__Exercise goal__: Quote the whole listing verbatim.

__Material provided__:
* start *
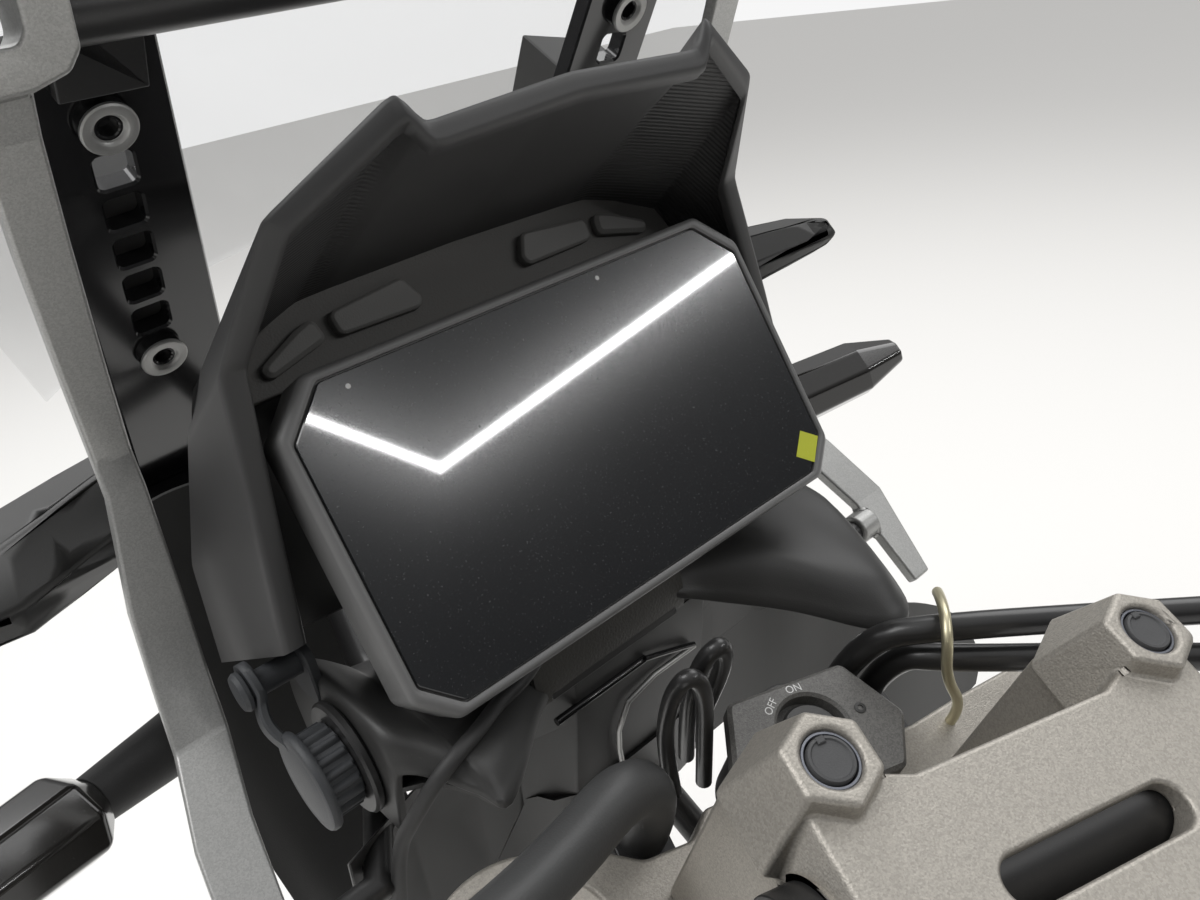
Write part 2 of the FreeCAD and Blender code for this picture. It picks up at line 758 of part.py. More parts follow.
def sideBar(side):
    """Strip bent down the side, with a frame at its top end and a boss for the outrigger."""
    sign = SIDES[side]
    line = [(y, z) for _, y, z, _ in SIDE_STATIONS]
    back = offsetLine(line, size["sideThick"])
    wires = []
    for (x, _, _, wide), front, rear in zip(SIDE_STATIONS, line, back):
        inner, outer = sign * beside(x), sign * (beside(x) + wide)
        ring = [Vector(inner, *front), Vector(outer, *front), Vector(outer, *rear), Vector(inner, *rear)]
        wires.append(Part.makePolygon(ring + ring[:1]))
    strip = Part.makeLoft(wires, True, True)
    near, deep = size["frameNear"], size["frameDeep"]
    lean = size["frameLean"]
    frame = prism([(sign * beside(x), near - lean * (z - 350), z) for x, z in SIDE_FRAME], (0, deep, 0))
    window = prism([(sign * beside(x), near - 9 - lean * (z - 350), z) for x, z in SIDE_WINDOW], (0, deep + 18, 0))
    x, y, z = BAR_SPOT
    boss = rod((sign * beside(x), y, z), (sign * beside(x + 10), y, z), 6.5)
    eyeY, eyeZ = near + deep / 2 - lean * 12, 362.0
    bore = rod((sign * beside(118), eyeY, eyeZ), (sign * beside(132), eyeY, eyeZ), size["eyeBore"])
    shapeNode(f"side_bar_{side}", strip.fuse([frame, boss]).cut([window, bore]).removeSplitter())


# Wings and turn signals

def deflectorWing(side):
    sign = SIDES[side]
    # x, then y and z of the section's corners
    table = [
        (101.0, [(222, 212), (240, 226), (284, 216), (290, 196), (262, 184), (232, 196)]),
        (150.0, [(186, 214), (200, 228), (246, 222), (252, 204), (228, 194), (196, 200)]),
        (205.0, [(160, 224), (166, 231), (190, 229), (194, 220), (184, 215), (166, 218)]),
    ]
    # drawn on rails whose upper boss is at 158 and 337: the wing keeps its place on them
    onRails = Vector(0, size["railForward"] - 158.0, size["railHigh"] - 337.0)
    wires = []
    for x, ring in table:
        points = [Vector(sign * x, *p) + onRails for p in ring]
        wires.append(Part.makePolygon(points + points[:1]))
    shapeNode(f"deflector_wing_{side}", Part.makeLoft(wires, True, True))


def turnSignal(side):
    sign = SIDES[side]
    root = signalRoot(sign)
    neck = root + signalWay(sign) * 52
    stalk = Part.makeCone(12, 8.5, (neck - root).Length, root, neck - root)
    shapeNode(f"signal_stalk_{side}", stalk)
    way = (neck - root).normalize()
    lamp = neck + way * size["seatGap"]
    spots = [(0, 11, 9), (8, 19, 15), (56, 17, 13), (78, 8, 6)]
    wires = []
    cross = way.cross(AXIS_Z).normalize()
    up = cross.cross(way)
    for along, half, tall in spots:
        centre = lamp + way * along
        ring = []
        for k in range(8):
            angle = math.radians(22.5 + 45 * k)
            ring.append(centre + cross * (half * math.cos(angle)) + up * (tall * math.sin(angle)))
        wires.append(Part.makePolygon(ring + ring[:1]))
    shapeNode(f"signal_lamp_{side}", Part.makeLoft(wires, True, True))


# Cowls under the display: x, the inward way, then y and z from the rider's lip over the crown
RIGHT_COWL = [
    (16.0, (0, 0, -1), [(94, 160), (103, 166), (126, 166), (150, 156)]),
    (30.0, (0, 0, -1), [(86, 153), (96, 165), (126, 167), (152, 157)]),
    (46.0, (0, 0, -1), [(68, 147), (84, 164), (126, 168), (154, 158)]),
    (60.0, (0, 0, -1), [(45, 141), (66, 158), (124, 167), (156, 158)]),
    (72.0, (0, 0, -1), [(41, 140), (60, 155), (122, 165), (158, 157)]),
    (84.0, (0, 0, -1), [(54, 142), (70, 154), (120, 163), (160, 155)]),
    (98.0, (0, 0, -1), [(88, 153), (98, 158), (120, 160), (162, 152)]),
    (106.0, (0, 0, -1), [(104, 146), (112, 150), (124, 153), (160, 148)]),
]
CENTRE_PANEL = [
    (-39.7, (0, 0, -1), [(94, 154), (104, 161), (126, 164), (150, 155)]),
    (15.7, (0, 0, -1), [(94, 154), (104, 161), (126, 164), (150, 155)]),
]
# Wall under the cowls, in front of the top clamp's sweep: its lower edge is deeper on the left
LOWER_WALL = [
    (-112.0, [(103, 137), (112, 104), (126, 66)]),
    (-84.0, [(112.5, 137), (123, 118), (130, 66)]),
    (-60.0, [(112.5, 137), (123, 118), (129, 66)]),
    (-44.0, [(103, 153), (117, 122), (122, 92)]),
    (-30.0, [(94.5, 153), (98, 134), (109, 92)]),
    (30.0, [(94.5, 153), (98, 134), (109, 92)]),
    (44.0, [(103, 150), (117, 122), (122, 92)]),
    (60.0, [(106, 150), (123, 118), (126, 96)]),
    (84.0, [(106, 148), (123, 118), (126, 96)]),
    (104.0, [(101, 140), (112, 112), (118, 96)]),
]
LEFT_CONSOLE = [
    (-40.0, (0, 0, -1), [(95, 155), (104, 161), (126, 164), (150, 155)]),
    (-50.0, (0, 0, -1), [(87, 157), (98, 163.5), (127, 165), (152, 156)]),
    (-76.0, (0, 0, -1), [(66, 158), (80, 168), (130, 167.5), (158, 157)]),
    (-82.0, (0, 0, -1), [(72, 162), (88, 172), (134, 172), (158, 160)]),
    (-88.0, (0, 0, -1), [(82, 166), (94, 176), (140, 176), (157, 165)]),
    (-94.0, (0, 0, -1), [(88, 168), (98, 179), (142, 179), (156, 168)]),
    (-96.0, (1, 0, -1), [(90, 166), (99, 177), (141, 177), (155, 166)]),
    (-96.7, (1, 0, 0), [(97.5, 140), (105, 140), (138, 140), (152, 140)]),
]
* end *
__Response for this exercise__:
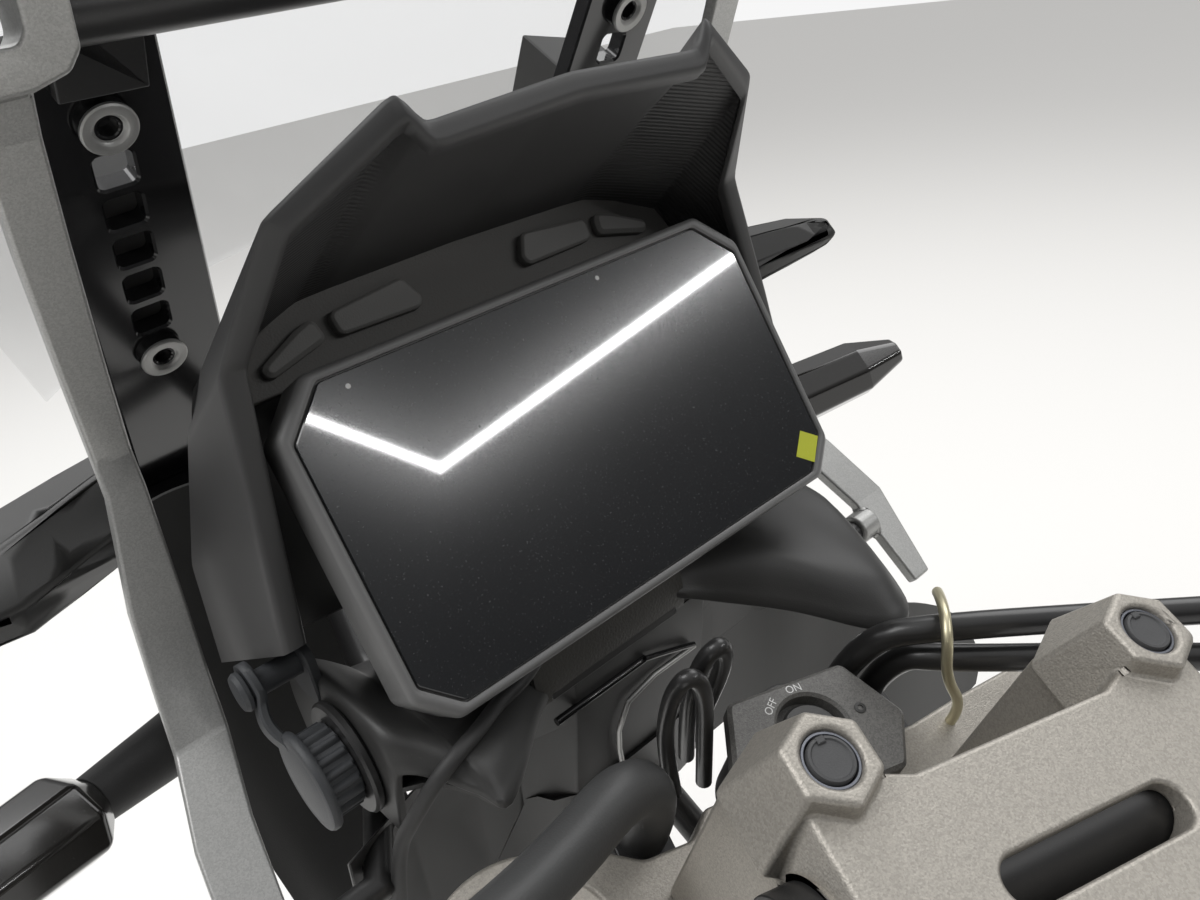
Write part 2 of the FreeCAD and Blender code for this picture. It picks up at line 758 of part.py. More parts follow.
def sideBar(side):
    """Strip bent down the side, with a frame at its top end and a boss for the outrigger."""
    sign = SIDES[side]
    line = [(y, z) for _, y, z, _ in SIDE_STATIONS]
    back = offsetLine(line, size["sideThick"])
    wires = []
    for (x, _, _, wide), front, rear in zip(SIDE_STATIONS, line, back):
        inner, outer = sign * beside(x), sign * (beside(x) + wide)
        ring = [Vector(inner, *front), Vector(outer, *front), Vector(outer, *rear), Vector(inner, *rear)]
        wires.append(Part.makePolygon(ring + ring[:1]))
    strip = Part.makeLoft(wires, True, True)
    near, deep = size["frameNear"], size["frameDeep"]
    lean = size["frameLean"]
    frame = prism([(sign * beside(x), near - lean * (z - 350), z) for x, z in SIDE_FRAME], (0, deep, 0))
    window = prism([(sign * beside(x), near - 9 - lean * (z - 350), z) for x, z in SIDE_WINDOW], (0, deep + 18, 0))
    x, y, z = BAR_SPOT
    boss = rod((sign * beside(x), y, z), (sign * beside(x + 10), y, z), 6.5)
    eyeY, eyeZ = near + deep / 2 - lean * 12, 362.0
    bore = rod((sign * beside(118), eyeY, eyeZ), (sign * beside(132), eyeY, eyeZ), size["eyeBore"])
    shapeNode(f"side_bar_{side}", strip.fuse([frame, boss]).cut([window, bore]).removeSplitter())


# Wings and turn signals

def deflectorWing(side):
    sign = SIDES[side]
    # x, then y and z of the section's corners
    table = [
        (101.0, [(222, 212), (240, 226), (284, 216), (290, 196), (262, 184), (232, 196)]),
        (150.0, [(186, 214), (200, 228), (246, 222), (252, 204), (228, 194), (196, 200)]),
        (205.0, [(160, 224), (166, 231), (190, 229), (194, 220), (184, 215), (166, 218)]),
    ]
    # drawn on rails whose upper boss is at 158 and 337: the wing keeps its place on them
    onRails = Vector(0, size["railForward"] - 158.0, size["railHigh"] - 337.0)
    wires = []
    for x, ring in table:
        points = [Vector(sign * x, *p) + onRails for p in ring]
        wires.append(Part.makePolygon(points + points[:1]))
    shapeNode(f"deflector_wing_{side}", Part.makeLoft(wires, True, True))


def turnSignal(side):
    sign = SIDES[side]
    root = signalRoot(sign)
    neck = root + signalWay(sign) * 52
    stalk = Part.makeCone(12, 8.5, (neck - root).Length, root, neck - root)
    shapeNode(f"signal_stalk_{side}", stalk)
    way = (neck - root).normalize()
    lamp = neck + way * size["seatGap"]
    spots = [(0, 11, 9), (8, 19, 15), (56, 17, 13), (78, 8, 6)]
    wires = []
    cross = way.cross(AXIS_Z).normalize()
    up = cross.cross(way)
    for along, half, tall in spots:
        centre = lamp + way * along
        ring = []
        for k in range(8):
            angle = math.radians(22.5 + 45 * k)
            ring.append(centre + cross * (half * math.cos(angle)) + up * (tall * math.sin(angle)))
        wires.append(Part.makePolygon(ring + ring[:1]))
    shapeNode(f"signal_lamp_{side}", Part.makeLoft(wires, True, True))


# Cowls under the display: x, the inward way, then y and z from the rider's lip over the crown
RIGHT_COWL = [
    (16.0, (0, 0, -1), [(94, 160), (103, 166), (126, 166), (150, 156)]),
    (30.0, (0, 0, -1), [(86, 153), (96, 165), (126, 167), (152, 157)]),
    (46.0, (0, 0, -1), [(68, 147), (84, 164), (126, 168), (154, 158)]),
    (60.0, (0, 0, -1), [(45, 141), (66, 158), (124, 167), (156, 158)]),
    (72.0, (0, 0, -1), [(41, 140), (60, 155), (122, 165), (158, 157)]),
    (84.0, (0, 0, -1), [(54, 142), (70, 154), (120, 163), (160, 155)]),
    (98.0, (0, 0, -1), [(88, 153), (98, 158), (120, 160), (162, 152)]),
    (106.0, (0, 0, -1), [(104, 146), (112, 150), (124, 153), (160, 148)]),
]
CENTRE_PANEL = [
    (-39.7, (0, 0, -1), [(94, 154), (104, 161), (126, 164), (150, 155)]),
    (15.7, (0, 0, -1), [(94, 154), (104, 161), (126, 164), (150, 155)]),
]
# Wall under the cowls, in front of the top clamp's sweep: its lower edge is deeper on the left
LOWER_WALL = [
    (-112.0, [(103, 137), (112, 104), (126, 66)]),
    (-84.0, [(112.5, 137), (123, 118), (130, 66)]),
    (-60.0, [(112.5, 137), (123, 118), (129, 66)]),
    (-44.0, [(103, 153), (117, 122), (122, 92)]),
    (-30.0, [(94.5, 153), (98, 134), (109, 92)]),
    (30.0, [(94.5, 153), (98, 134), (109, 92)]),
    (44.0, [(103, 150), (117, 122), (122, 92)]),
    (60.0, [(106, 150), (123, 118), (126, 96)]),
    (84.0, [(106, 148), (123, 118), (126, 96)]),
    (104.0, [(101, 140), (112, 112), (118, 96)]),
]
LEFT_CONSOLE = [
    (-40.0, (0, 0, -1), [(95, 155), (104, 161), (126, 164), (150, 155)]),
    (-50.0, (0, 0, -1), [(87, 157), (98, 163.5), (127, 165), (152, 156)]),
    (-76.0, (0, 0, -1), [(66, 158), (80, 168), (130, 167.5), (158, 157)]),
    (-82.0, (0, 0, -1), [(72, 162), (88, 172), (134, 172), (158, 160)]),
    (-88.0, (0, 0, -1), [(82, 166), (94, 176), (140, 176), (157, 165)]),
    (-94.0, (0, 0, -1), [(88, 168), (98, 179), (142, 179), (156, 168)]),
    (-96.0, (1, 0, -1), [(90, 166), (99, 177), (141, 177), (155, 166)]),
    (-96.7, (1, 0, 0), [(97.5, 140), (105, 140), (138, 140), (152, 140)]),
]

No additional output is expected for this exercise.